Une nounou miraculeuse
Mais le brillant succès revient à notre chère amie Annie Fauché à laquelle nous confions Sylvie pour une petite semaine et qui, d’un coup, nous la rend transformée sinon en goinfre du moins en bébé normal avalant les biberons non plus en dizaines mais en centaines de grammes. Qu’elle en soit éternellement remerciée ! Elle devient d’ailleurs la marraine de Sylvie baptisée à la mission catholique de Bambey. Dès lors, la situation évolue favorablement, bien qu’encore sensible.
L’hivernage, la saison des pluies, amène un certain abaissement de la température ; nous pouvons sortir Sylvie au dehors, à l’ombre des cailcedrats, sur la terrasse, dans un parc avec une couverture de sol et des joujoux.
Elle n’est pas très remuante, sauf lorsque nous lui adjoignons Pascale qu’elle a peu à peu rattrapée quoique de deux mois son ainée. C’est un plaisir de les voir toutes deux gesticuler, s’amuser, bredouiller ; les deux mamans se régalent de leurs facéties.
L’angoisse est-elle alors définitivement derrière nous, aux oubliettes ? Non, pas complètement, car certains jours Sylvie reste parfois dans la même position dans son parc, sans bouger, une heure ou deux. La pauvre poulette a victorieusement lutté pour sa survie et y a forcément laissé pas mal d’énergie et de fatigue. A six mois, elle pèse 4 kilos ; à neuf-dix mois, 6 kilos ! Elle rattrape peu à peu son retard, son handicap, un terme que nous ne voulons jamais prononcer de peur qu’il nous porte malheur. Nos amis dakarois, les Mayolle, nous confient pour une quinzaine leur magnifique petite fille de quatre ans, Florence, aux cheveux d’or. Elle nous fait envie.
Et enfin une belle femme
C’est alors que s’annonce un numéro deux. Pas d’hésitations, cette fois ; malgré ses réticences, Marie-Céline doit rentrer en France pour y développer une seconde grossesse paisible, sereine et fructueuse. Elle y emmène Sylvie et la présente à l’examen du médecin de famille lequel prescrit impérativement de ne pas la ramener sous les tropiques. Ce verdict entraîne irrémédiablement un changement de cap de la carrière du père de famille.

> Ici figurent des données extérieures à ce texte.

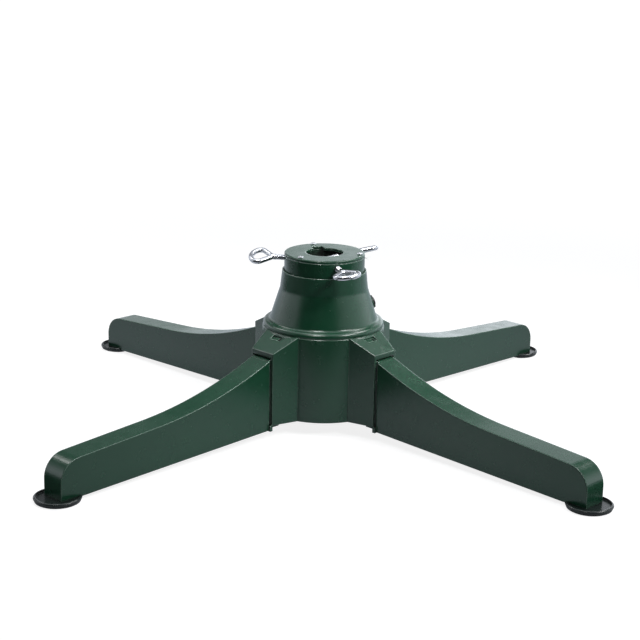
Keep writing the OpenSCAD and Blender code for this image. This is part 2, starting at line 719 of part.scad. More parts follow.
module head_pins() color("#b9bcc0") {
    for (a = screw_dirs) at(a) translate([pole_r + 0.3, 0, pin_z]) rotate([0, 90, 0])
        cylinder(d = pin_d, h = sleeve_r - pole_r - 0.5);
}
module bolt_nuts() color("#c9ccd0") {
    for (a = bolt_dirs) at(a) difference() {
        translate([nut_r, -nut_side / 2, bolt_z - nut_side / 2]) cube([nut_t, nut_side, nut_side]);
        translate([nut_r - 1, 0, bolt_z]) rotate([0, 90, 0])
            cylinder(d = bolt_d + 2 * run_gap, h = nut_t + 2);
    }
}

// ---- Eye bolts ----
// The eye is one bent wire: two straight legs, two corners and a bowed end. Its centre line
// is worked out in the eye's own plane, x along the bolt from where the legs part.
wire_r = eye_wire_d / 2;
corner_r = 5;
eye_end = eye_len - wire_r;
corner_y = eye_w / 2 - wire_r - corner_r;
corner_x = eye_end * 0.64;
bow_x = (eye_end * eye_end - 2 * eye_end * corner_r + corner_r * corner_r
    - corner_x * corner_x - corner_y * corner_y) / 2 / (eye_end - corner_r - corner_x);
bow_r = eye_end - bow_x;
bow_a = atan(corner_y / (corner_x - bow_x));
leg_d = norm([corner_x, corner_y]);
leg_a0 = atan(corner_y / corner_x) + asin(corner_r / leg_d);
leg_l = sqrt(leg_d * leg_d - corner_r * corner_r);
wire_step = 0.05;     // the legs and the bow are this much thinner than the corners
module bent(c, r, a0, a1, w) {
    translate([c[0], c[1], 0]) rotate([0, 0, a0])
        rotate_extrude(angle = a1 - a0) translate([r, 0]) circle(r = w, $fn = 32);
}
module eye() {
    for (s = [-1, 1]) rotate([0, 0, s * leg_a0]) rotate([0, 90, 0])
        cylinder(r = wire_r - wire_step * (s > 0 ? 1.6 : 1), h = leg_l, $fn = 32);
    bent([corner_x, corner_y], corner_r, bow_a, leg_a0 + 90, wire_r);
    bent([corner_x, -corner_y], corner_r, -leg_a0 - 90, -bow_a, wire_r);
    bent([bow_x, 0], bow_r, -bow_a, bow_a, wire_r - wire_step);
}
module eye_bolt(az, tip, roll) color("#d5d8dc") {
    at(az) translate([tip, 0, bolt_z]) rotate([roll, 0, 0]) {
        bolt_shank();
        translate([bolt_len - eye_len, 0, 0]) eye();
    }
}
module bolt_shank() {
    rotate([0, 90, 0]) rotate_extrude($fn = 48) polygon([[0, 0], [bolt_d / 2 - 0.7, 0],
        [bolt_d / 2, 0.9], [bolt_d / 2, bolt_len - eye_len + 1.2], [0, bolt_len - eye_len + 1.2]]);
}
module eye_bolt_front() eye_bolt(bolt_dirs[0], tip_r, 8);
module eye_bolt_rear() eye_bolt(bolt_dirs[1], rear_tip_r, -21);
module eye_bolt_left() eye_bolt(bolt_dirs[2], tip_r, -20);

// ---- Switch and power inlet ----
button_proud = 1.1;
module switch_body() color("#141414") switch_place() rotate([0, 90, 0]) {
    difference() {
        union() {
            translate([0, 0, switch_seat]) cylinder(r = bezel_d / 2, h = bezel_t);
            translate([0, 0, -10]) cylinder(r = switch_body_r, h = 10 + switch_seat + eps);
            for (y = [-2.4, 2.4]) translate([-1.2, y - 0.4, -14]) cube([2.4, 0.8, 4.2]);
        }
        translate([0, 0, -5.5]) cylinder(r = button_d / 2 + 0.3, h = 10);
    }
}
module switch_button() color("#232323") switch_place() rotate([0, 90, 0]) {
    top = switch_seat + bezel_t + button_proud;
    translate([0, 0, top - 5.4]) rotate_extrude() polygon([[0, 0], [button_d / 2, 0],
        [button_d / 2, 4.9], [button_d / 2 - 0.5, 5.4], [0, 5.4]]);
    translate([0, 0, -3.6 - eps]) cylinder(r = 1.4, h = top - 5.4 + 3.6 + 2 * eps);
}
inlet_r = inlet_d / 2;
inlet_flange_r = inlet_r + 1.7;
inlet_sink = 0.4;     // depth of the flat that the inlet's flange sits on
inlet_l = 13;
inlet_z = hub_lift + inlet_up;
module inlet_place() { translate([0, core_r, inlet_z]) rotate([90, 0, 0]) children(); }
module power_inlet() color("#151515") inlet_place() {
    difference() {
        union() {
            translate([0, 0, inlet_sink - 2]) cylinder(r = inlet_flange_r, h = 2);
            translate([0, 0, inlet_sink - 1]) cylinder(r = inlet_r, h = inlet_l + 1 - inlet_sink);
        }
        translate([0, 0, -2]) cylinder(r = inlet_r - 1.2, h = inlet_l);
    }
    translate([0, 0, 0]) cylinder(r = 1, h = inlet_l - 1.5);
}
module inlet_nut() color("#c9ccd0") inlet_place() {
    difference() {
        translate([0, 0, hub_wall + 0.5]) cylinder(r = inlet_r + 2.2, h = 2.4, $fn = 6);
        translate([0, 0, hub_wall - 1]) cylinder(r = inlet_r + run_gap, h = 6);
    }
}

// ---- Legs and feet ----
module leg_tongue_flange() {
    side([[flange_at, tongue_bottom], [flange_at, leg_line(flange_at, 0) - 0.5],
        [flange_at + tongue_flange_t, leg_line(flange_at + tongue_flange_t, 0) - 0.5],
        [flange_at + tongue_flange_t, tongue_bottom]], tongue_flange_w);
}
module leg() color("#1f4a35") {
    difference() {
        union() {
            leg_shell();
            side([[snap[0], leg_line(snap[0], 0) - 1.5], [snap[0], snap_top + snap_rise],
                [snap[1], snap_top], [snap[1], leg_line(snap[1], 0) - 1.5]],
                window_w - 2 * window_gap);
            leg_ledge();
        }
        // Slit in the snap's top, to press it free with a blade
        translate([snap[0] + 0.4, snap_slit_at - snap_slit / 2, leg_line(snap[0], leg_wall) - 3])
            cube([snap[1] - snap[0] - 0.8, snap_slit, hub_top]);
        for (s = [0, 1]) mirror([0, s, 0])
            translate([arm_reach, leg_w / 2 - mouth_groove[1], leg_root_bottom - 1])
                cube([mouth_groove[0], 2, hub_top]);
    }
}
// Ledge that the arm's side walls stand on, with a stop at the arm's mouth
module leg_ledge() {
    out = arm_reach + mouth_groove[0] + 0.4;
    difference() {
        side([[arm_reach - 8, hub_lift - 1.6], [arm_reach - 8, hub_lift], [out, hub_lift],
            [out, leg_root_bottom - 0.6], [arm_reach - 0.6, leg_root_bottom - 0.6],
            [arm_reach - 0.6, hub_lift - 1.6]], arm_mouth_w);
        side([[arm_reach - 9, 0], [arm_reach - 9, hub_top], [out + 1, hub_top], [out + 1, 0]],
            leg_w - 2 * leg_wall);
    }
}
module leg_shell() {
    lap = arm_reach - 2;
    flat_u = foot_at - foot_cut - 3;
    difference() {
        union() {
            side(concat([[tongue_start, tongue_bottom]], leg_top(tongue_start, 0),
                [[leg_reach, foot_seat], [flat_u, foot_seat], [lap, leg_root_bottom],
                 [lap, tongue_bottom]]), leg_w);
            leg_tongue_flange();
        }
        side(concat([[tongue_start + leg_wall, 0]], leg_top(tongue_start + leg_wall, leg_wall),
            [[leg_reach - leg_wall, 0]]), leg_w - 2 * leg_wall);
    }
    // Ribs across the inside and the boss for the foot screw
    intersection() {
        union() {
            for (u = [arm_reach:leg_rib_pitch:foot_screw_at - 10])
                translate([u, -leg_w / 2 + 1, leg_root_bottom + 4]) cube([leg_rib_t, leg_w - 2, 90]);
            translate([foot_screw_at, 0, foot_seat]) difference() {
                cylinder(r = 4.5, h = 60);
                translate([0, 0, -1]) cylinder(d = foot_screw_d + 2 * slip, h = foot_screw_l + 1.5);
            }
            translate([foot_screw_at - 1, -leg_w / 2 + 1, foot_seat + 14]) cube([2, leg_w - 2, 60]);
        }
        side(concat([[tongue_start + 1, 0]], leg_top(tongue_start + 1, 1),
            [[leg_reach - 1, 0]]), leg_w);
    }
}
module dish_shape(r, cut, h) {
    intersection() {
        cylinder(r = r, h = h);
        translate([-cut, -r - 1, -1]) cube([cut + r + 1, 2 * r + 2, h + 2]);
    }
}
// The dish's outside: a wall that leans out from its floor and a rounded rim
module dish_bowl(z0) {
    rim_round = 1.5;
    intersection() {
        rotate_extrude() polygon(concat([[0, z0], [foot_r - 1.1, z0]],
            arc([foot_r - rim_round, foot_h - rim_round], rim_round, 0, 90, 8), [[0, foot_h]]));
        translate([-foot_cut, -foot_r - 1, 0]) cube([foot_cut + foot_r + 1, 2 * foot_r + 2, foot_h + 1]);
    }
}
module foot() color("#16201c") {
    under = pad_t - 0.4;
    translate([foot_at, 0, 0]) difference() {
        dish_bowl(under);
        difference() {
            translate([0, 0, foot_seat]) dish_shape(foot_r - foot_wall, foot_cut + 5, foot_h);
        }
        translate([-foot_cut - 1, -leg_w / 2 - leg_gap, foot_seat])
            cube([leg_reach - foot_at + foot_cut + 1 + leg_gap, leg_w + 2 * leg_gap, foot_h]);
        translate([0, 0, under - 1]) dish_shape(foot_r - 2, foot_cut - 2, 1.4);
        translate([foot_screw_at - foot_at, 0, 0]) {
            cylinder(d = foot_screw_d + 2 * slip, h = foot_h);
            cylinder(r = screw_head_r + slip, h = pad_t + sunk_head_h);
        }
    }
}
module pad() color("#101010") {
    translate([foot_at, 0, 0]) dish_shape(foot_r - 2.2, foot_cut - 2.2, pad_t);
}
module foot_screws() color("#b9bcc0") {
    for (a = leg_az) at(a) translate([foot_screw_at, 0, pad_t + sunk_head_h])
        rotate([180, 0, 0]) pan_screw(foot_screw_d, foot_screw_l, screw_head_r, sunk_head_h - 0.1);
}
module leg_front_right() at(leg_az[0]) leg();
module leg_rear_right() at(leg_az[1]) leg();
module leg_rear_left() at(leg_az[2]) leg();
module leg_front_left() at(leg_az[3]) leg();
module foot_front_right() at(leg_az[0]) foot();
module foot_rear_right() at(leg_az[1]) foot();
module foot_rear_left() at(leg_az[2]) foot();
module foot_front_left() at(leg_az[3]) foot();
module pad_front_right() at(leg_az[0]) pad();
module pad_rear_right() at(leg_az[1]) pad();
module pad_rear_left() at(leg_az[2]) pad();
module pad_front_left() at(leg_az[3]) pad();

hub_housing();
bottom_cover();
bottom_cover_screws();
bell_cover();
bell_screws();
neck_bush();
lower_bush();
lower_race();
gear_motor();
motor_screws();
switch_body();
power_inlet();
inlet_nut();
leg_front_right();
leg_rear_right();
leg_rear_left();
leg_front_left();
foot_front_right();
foot_rear_right();
foot_rear_left();
foot_front_left();
pad_front_right();
pad_rear_right();
pad_rear_left();
pad_front_left();
foot_screws();
spindle_tube();
upper_race();
drive_gear();
gear_screw();
head_ring();
head_cap();
cap_screws();
head_pins();
bolt_nuts();
ball_cage();
bearing_balls();
eye_bolt_front();
eye_bolt_rear();
eye_bolt_left();
motor_shaft();
pinion();
switch_button();
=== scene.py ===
import json
import math

import bmesh
import bpy
from mathutils import Matrix, Vector


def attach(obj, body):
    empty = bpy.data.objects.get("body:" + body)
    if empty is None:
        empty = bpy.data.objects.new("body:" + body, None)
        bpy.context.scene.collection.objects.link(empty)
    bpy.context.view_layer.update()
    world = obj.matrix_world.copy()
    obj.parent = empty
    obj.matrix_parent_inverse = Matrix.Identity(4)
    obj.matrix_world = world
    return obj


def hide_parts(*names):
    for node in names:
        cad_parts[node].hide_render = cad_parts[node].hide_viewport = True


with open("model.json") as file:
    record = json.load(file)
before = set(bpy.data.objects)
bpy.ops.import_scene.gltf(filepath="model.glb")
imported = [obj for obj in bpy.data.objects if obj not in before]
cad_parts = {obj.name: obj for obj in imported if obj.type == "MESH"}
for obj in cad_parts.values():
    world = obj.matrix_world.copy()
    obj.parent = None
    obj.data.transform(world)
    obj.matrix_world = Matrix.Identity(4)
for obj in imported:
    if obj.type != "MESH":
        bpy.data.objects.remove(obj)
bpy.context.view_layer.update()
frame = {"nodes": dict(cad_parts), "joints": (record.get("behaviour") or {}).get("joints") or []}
nodes = frame["nodes"]

# ---- Where the photograph was taken from ----
# The stand is seen from about 1.4 m away and a little above, with a lens of 86 mm on a
# 36 mm sensor. The camera leans by about a degree. Its three angles are in radians.
camera_place = (-0.0214, -1.3148, 0.4601)
camera_turn = -0.014
camera_down = 0.274
camera_lean = 0.019
camera = bpy.data.objects.new("camera", bpy.data.cameras.new("camera"))
bpy.context.scene.collection.objects.link(camera)
camera.data.lens = 86.44
camera.data.sensor_width = 36.0
camera.matrix_world = (
    Matrix.Translation(camera_place)
    @ Matrix.Rotation(camera_turn, 4, "Z")
    @ Matrix.Rotation(math.radians(90) - camera_down, 4, "X")
    @ Matrix.Rotation(camera_lean, 4, "Z")
)
bpy.context.scene.camera = camera
bpy.context.scene.view_settings.view_transform = "Standard"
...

Sylvie accusera un léger retard de croissance jusqu’aux environs de l’âge de sept ans, puis grandira en taille, en appétit, en savoirs de toutes sortes, devenant une brillante informaticienne chez Hewlett Packard. Vingt-cinq ans plus tard, elle revint sur les lieux de ses premières victoires, à Dakar, au CRA, sur la terrasse de notre ancienne maison, à la mission catho dont elle fût l’héroïne d’un jour. Dieu ! Quelle épreuve ! Merci de l’avoir si bien terminée, après l’avoir si mal débutée.